Written task: Write out all the material exactly. Leave nothing out.

Source material:
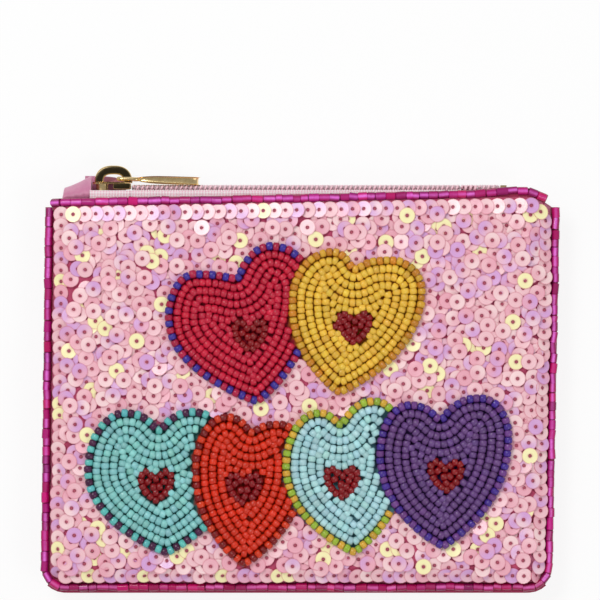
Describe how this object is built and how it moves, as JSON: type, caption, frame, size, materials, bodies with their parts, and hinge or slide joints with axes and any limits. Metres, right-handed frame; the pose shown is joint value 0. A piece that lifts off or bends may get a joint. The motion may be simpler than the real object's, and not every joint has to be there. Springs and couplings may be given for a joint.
{
  "type": "coin purse",
  "caption": "Small lined cloth coin purse with a sequin front, beaded hearts, a tube-bead edge and a coil zip with a hinged pull.",
  "frame": {"origin": "Under the middle of the purse's outline, on the surface that it lies on.", "axes": "+X runs along the width, to the right as the front is looked at; +Y runs up the front, towards the zip; +Z is the way that the front faces."},
  "size_m": [0.1294, 0.1058, 0.0142],
  "materials": {
    "pink_cloth": "woven, matte",
    "pink_lining": "woven, smooth",
    "pink_sequin": "pearly, iridescent",
    "crimson_glass": "glossy seed beads",
    "crimson_outline_glass": "glossy seed beads",
    "yellow_glass": "glossy seed beads",
    "yellow_outline_glass": "glossy seed beads",
    "turquoise_glass": "glossy seed beads",
    "turquoise_outline_glass": "glossy seed beads",
    "orange_glass": "glossy seed beads",
    "orange_outline_glass": "glossy seed beads",
    "pale_blue_glass": "glossy seed beads",
    "pale_blue_outline_glass": "glossy seed beads",
    "purple_glass": "glossy seed beads",
    "purple_outline_glass": "glossy seed beads",
    "magenta_glass": "clear glossy tube beads",
    "pink_tape": "woven, matte",
    "pink_coil": "smooth nylon",
    "pink_satin": "satin",
    "gold_metal": "polished, gold coloured"
  },
  "bodies": {
    "pouch": {"front_panel": "pink_cloth", "back_panel": "pink_cloth", "front_lining": "pink_lining", "back_lining": "pink_lining", "sequin_field": "pink_sequin", "crimson_heart_beads": "crimson_glass", "crimson_heart_outline": "crimson_outline_glass", "yellow_heart_beads": "yellow_glass", "yellow_heart_outline": "yellow_outline_glass", "turquoise_heart_beads": "turquoise_glass", "turquoise_heart_outline": "turquoise_outline_glass", "orange_heart_beads": "orange_glass", "orange_heart_outline": "orange_outline_glass", "pale_blue_heart_beads": "pale_blue_glass", "pale_blue_heart_outline": "pale_blue_outline_glass", "purple_heart_beads": "purple_glass", "purple_heart_outline": "purple_outline_glass", "top_edge_beads": "magenta_glass", "left_edge_beads": "magenta_glass", "right_edge_beads": "magenta_glass", "bottom_edge_beads": "magenta_glass", "front_tape_hem": "pink_tape", "back_tape_hem": "pink_tape", "closed_coil_end": "pink_coil", "bottom_stop": "gold_metal", "zip_tab": "pink_satin"},
    "front_flap": {"front_tape_flap": "pink_tape", "front_coil": "pink_coil"},
    "back_flap": {"back_tape_flap": "pink_tape", "back_coil": "pink_coil"},
    "slider": {"zip_slider": "gold_metal"},
    "pull": {"pull_tab": "gold_metal"}
  },
  "joints": [
    {"name": "zip_slide", "type": "slide", "parent": "pouch", "child": "slider", "axis": [1, 0, 0], "range_m": [0, 0.0914], "deforming": ["front_coil", "back_coil"]},
    {"name": "pull_swing", "type": "hinge", "parent": "slider", "child": "pull", "pos_m": [-0.0451, 0.0502, 0.006], "axis": [0, 0, 1], "range_deg": [0, 130]},
    {"name": "front_tape_fold", "type": "hinge", "parent": "pouch", "child": "front_flap", "pos_m": [0, 0.0471, 0.01005], "axis": [-1, 0, 0], "range_deg": [0, 90]},
    {"name": "back_tape_fold", "type": "hinge", "parent": "pouch", "child": "back_flap", "pos_m": [0, 0.0471, 0.00195], "axis": [1, 0, 0], "range_deg": [0, 90]}
  ]
}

Expected output:
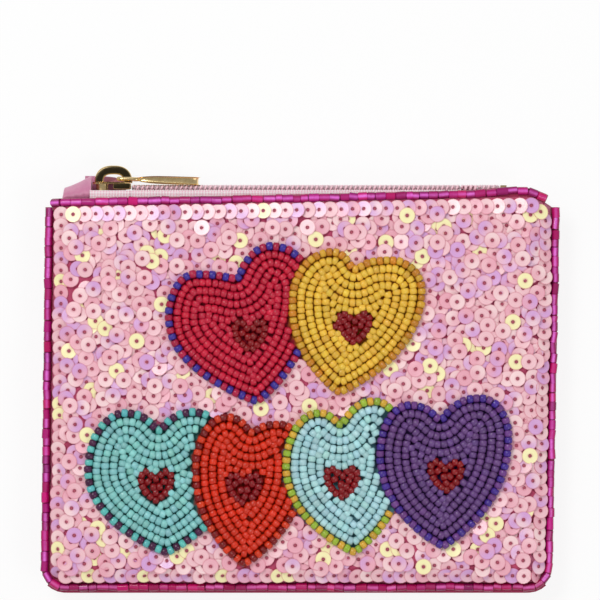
Describe how this object is built and how it moves, as JSON: type, caption, frame, size, materials, bodies with their parts, and hinge or slide joints with axes and any limits. Metres, right-handed frame; the pose shown is joint value 0. A piece that lifts off or bends may get a joint. The motion may be simpler than the real object's, and not every joint has to be there. Springs and couplings may be given for a joint.
{
  "type": "coin purse",
  "caption": "Small lined cloth coin purse with a sequin front, beaded hearts, a tube-bead edge and a coil zip with a hinged pull.",
  "frame": {"origin": "Under the middle of the purse's outline, on the surface that it lies on.", "axes": "+X runs along the width, to the right as the front is looked at; +Y runs up the front, towards the zip; +Z is the way that the front faces."},
  "size_m": [0.1294, 0.1058, 0.0142],
  "materials": {
    "pink_cloth": "woven, matte",
    "pink_lining": "woven, smooth",
    "pink_sequin": "pearly, iridescent",
    "crimson_glass": "glossy seed beads",
    "crimson_outline_glass": "glossy seed beads",
    "yellow_glass": "glossy seed beads",
    "yellow_outline_glass": "glossy seed beads",
    "turquoise_glass": "glossy seed beads",
    "turquoise_outline_glass": "glossy seed beads",
    "orange_glass": "glossy seed beads",
    "orange_outline_glass": "glossy seed beads",
    "pale_blue_glass": "glossy seed beads",
    "pale_blue_outline_glass": "glossy seed beads",
    "purple_glass": "glossy seed beads",
    "purple_outline_glass": "glossy seed beads",
    "magenta_glass": "clear glossy tube beads",
    "pink_tape": "woven, matte",
    "pink_coil": "smooth nylon",
    "pink_satin": "satin",
    "gold_metal": "polished, gold coloured"
  },
  "bodies": {
    "pouch": {"front_panel": "pink_cloth", "back_panel": "pink_cloth", "front_lining": "pink_lining", "back_lining": "pink_lining", "sequin_field": "pink_sequin", "crimson_heart_beads": "crimson_glass", "crimson_heart_outline": "crimson_outline_glass", "yellow_heart_beads": "yellow_glass", "yellow_heart_outline": "yellow_outline_glass", "turquoise_heart_beads": "turquoise_glass", "turquoise_heart_outline": "turquoise_outline_glass", "orange_heart_beads": "orange_glass", "orange_heart_outline": "orange_outline_glass", "pale_blue_heart_beads": "pale_blue_glass", "pale_blue_heart_outline": "pale_blue_outline_glass", "purple_heart_beads": "purple_glass", "purple_heart_outline": "purple_outline_glass", "top_edge_beads": "magenta_glass", "left_edge_beads": "magenta_glass", "right_edge_beads": "magenta_glass", "bottom_edge_beads": "magenta_glass", "front_tape_hem": "pink_tape", "back_tape_hem": "pink_tape", "closed_coil_end": "pink_coil", "bottom_stop": "gold_metal", "zip_tab": "pink_satin"},
    "front_flap": {"front_tape_flap": "pink_tape", "front_coil": "pink_coil"},
    "back_flap": {"back_tape_flap": "pink_tape", "back_coil": "pink_coil"},
    "slider": {"zip_slider": "gold_metal"},
    "pull": {"pull_tab": "gold_metal"}
  },
  "joints": [
    {"name": "zip_slide", "type": "slide", "parent": "pouch", "child": "slider", "axis": [1, 0, 0], "range_m": [0, 0.0914], "deforming": ["front_coil", "back_coil"]},
    {"name": "pull_swing", "type": "hinge", "parent": "slider", "child": "pull", "pos_m": [-0.0451, 0.0502, 0.006], "axis": [0, 0, 1], "range_deg": [0, 130]},
    {"name": "front_tape_fold", "type": "hinge", "parent": "pouch", "child": "front_flap", "pos_m": [0, 0.0471, 0.01005], "axis": [-1, 0, 0], "range_deg": [0, 90]},
    {"name": "back_tape_fold", "type": "hinge", "parent": "pouch", "child": "back_flap", "pos_m": [0, 0.0471, 0.00195], "axis": [1, 0, 0], "range_deg": [0, 90]}
  ]
}